Entretien avec Mart Kalm, historien de l’architecture, doyen de la Faculté d’art et de culture, Tallinn

Architecte : Mart Kalm
Rédigé par Emmanuel CAILLE
Publié le 07/10/2011

Historien, Mart Kalm revient sur neuf décennies mouvementées d'architecture estonienne. Du style international au renouveau lié au boom de la construction, quelles sont les constantes et les variantes de l'art de construire en Estonie ?





DA : L'Estonie est un pays jeune, qui n'acquiert son indépendance qu'en 1920 et pour à peine deux décennies. Quand est apparue la première architecture proprement estonienne et quelles en ont été les caractéristiques ? A-t-on cherché, comme cela a pu être le cas dans des pays comme la Hongrie ou la Slovénie sortant de l'Empire austro-hongrois, à définir un style national ?

Mart Kalm : L'architecture estonienne émerge un peu avant l'Indépendance, à partir des années 1910. Karl Burman peut être considéré comme le premier architecte vraiment estonien. Au départ, l'écriture architecturale était plutôt classique. Puis est venu un premier boom de la construction, entre 1920 et 1930. Le style international a eu alors beaucoup de succès dans le pays. Il était porté par des figures comme Olev Siinmaa, le plus avant-gardiste des architectes estoniens, un moderniste influencé par Le Corbusier mais qui ne fut toutefois pas aussi radical que le célèbre architecte franco-suisse !


DA : Vinrent ensuite la guerre et plusieurs occupations : soviétique, nazi, puis soviétique de nouveau. Comment la scène architecturale estonienne a-t-elle traversé ces périodes ?

MK : Durant les années soixante, l'architecture estonienne a été organisée selon le système soviétique.
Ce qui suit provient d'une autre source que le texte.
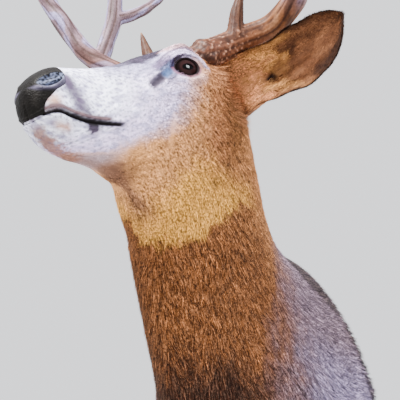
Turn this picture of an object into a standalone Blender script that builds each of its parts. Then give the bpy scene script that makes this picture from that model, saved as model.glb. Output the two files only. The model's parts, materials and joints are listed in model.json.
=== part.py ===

Les agences ont disparu au profit de grands instituts d'État, regroupant des centaines d'architectes dont la tâche était plutôt de savoir comment réaliser la norme, c'est-à-dire le maximum d'immeubles de logements préfabriqués !

On notait tout de même une influence des architectes modernistes, notamment scandinaves, perceptible dans des réalisations comme le gymnase de l'université technique de Tallinn, dessiné par l'architecte Raine Karp, fortement inspiré du gymnase d'Arne Jacobsen à Karlskrona en Suède.

Le goût pour l'architecture organique, les édifices utilisant – à la manière d'Aalto – la brique et le bois, est également très prégnant dans ces années-là. Il tient aussi au rapport étroit qu'ont toujours eu les Estoniens et les Finlandais, même durant la guerre froide.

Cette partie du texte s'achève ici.